The Coalition of Neighborhood Retailers wants to know whether or not the city’s previous efforts to keep tobacco out of the hands of youths and people of color have worked. “To our knowledge, the city has not provided any evidence that such restrictions and prohibitions have met the goals that the actions were supposed to achieve,” the coalition stated.

Saint Paul officials have targeted tobacco and vaping products for years. Candy products that mimic tobacco products, including bubblegum cigars, candy cigarettes and Big League Chew gum, were banned in 2009. Flavored tobacco products were banned from convenience stores in 2016. The minimum age to buy tobacco products was raised from 18 to 21 in 2019. That year the City Council also set the tobacco license cap at 242.

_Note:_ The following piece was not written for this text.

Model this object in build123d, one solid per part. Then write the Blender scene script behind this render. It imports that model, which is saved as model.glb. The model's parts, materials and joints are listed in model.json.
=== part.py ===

Some of the measures have backfired. A 2017 city ordinance that restricted the sale of menthol and flavored tobacco products to tobacco-only shops resulted in the renovation of many convenience stores with separate tobacco-only spaces. Twenty new licenses were granted to tobacco-only shops after the ordinance passed, and by late 2019 the city had 42 tobacco shops.

The Coalition of Neighborhood Retailers wants to know whether or not the city’s previous efforts to keep tobacco out of the hands of youths and people of color have worked.

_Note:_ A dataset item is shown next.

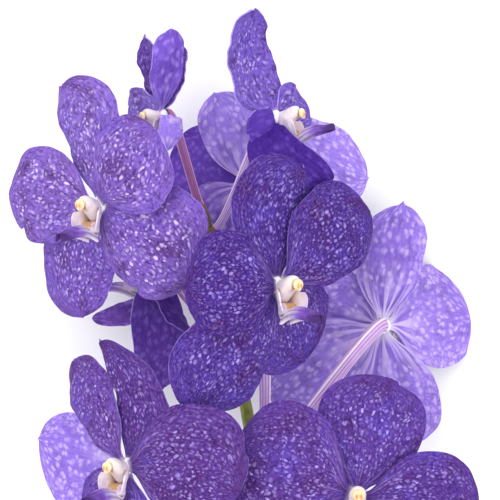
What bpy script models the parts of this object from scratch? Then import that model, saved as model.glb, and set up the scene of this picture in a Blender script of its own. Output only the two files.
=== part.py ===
# Cut flowering stem of a blue-violet vanda orchid, laid on a table.
#
# +X is to the right and +Y towards the tip of the spray, as one looks down on it; +Z is up, away
# from the table at z = 0. The origin lies under the middle of the whole spray.
# All lengths below are in millimetres and are turned to metres where a mesh is made.

import math

import bpy
import bmesh
from mathutils import Matrix, Vector

MM = 0.001

# The middle of the spray, from the point that the flowers are laid out around.
MIDDLE = (-1.0, -119.4)

GAP = 0.3                  # clear space between neighbouring pieces
BLADE = 0.8                # thickness of a sepal or petal
LIP_BLADE = 1.1            # the lip is fleshier
HUB_BACK = 3.0             # receptacle, behind the flower's plane
HUB_FRONT = 1.8            # and in front of it
HUB_RADIUS = 3.4
ROOT_DEPTH = 1.6           # where a sepal or petal starts, from the receptacle's middle
SEPAL_LAYER = -0.7         # sepals leave the receptacle behind the petals
PETAL_LAYER = 0.8
STEM_RADIUS = 2.9
STEM_TIP_RADIUS = 2.0
STUB_REACH = 4.4           # how far a flower's knuckle stands out of the stem's middle
STUB_RADIUS = 2.1
BRACT_LENGTH = 5.5
BRACT_WIDTH = 4.0
PEDICEL_RADIUS = 1.8
OVARY_RADIUS = 2.3
COLUMN_FOOT = -7.2         # the underside of the column's foot, below the flower's middle
LOBE_SPREAD = 0.62         # how far a side lobe of the lip turns outwards to the front
TABLE_TOUCH = 0.03         # what comes this near to the table, or under it, rests flat on it

# Half width along a sepal, a petal, one that is broad from its root on, and one that is broad below
# and drawn out to its tip: place from root to tip, share of the full half width.
SEPAL_OUTLINE = ((0.0, 0.11), (0.08, 0.24), (0.2, 0.60), (0.35, 0.89), (0.52, 1.0),
                 (0.70, 0.98), (0.84, 0.80), (0.94, 0.50), (1.0, 0.17))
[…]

“To our knowledge, the city has not provided any evidence that such restrictions and prohibitions have met the goals that the actions were supposed to achieve,” the coalition stated. “Does the city have any empirical evidence or data that show the goals of the restrictions and prohibitions have been accomplished? If not, then the City Council should pause and determine what the impact of the restrictions and prohibitions on retailers and the public have been to date.

“The City Council needs to be accountable to the retailers and residents of the city that the ordinances it enacts have the intended impact,” the coalition stated. “In the absence of such evidence, any further amendments to the tobacco licensing ordinance should be postponed.”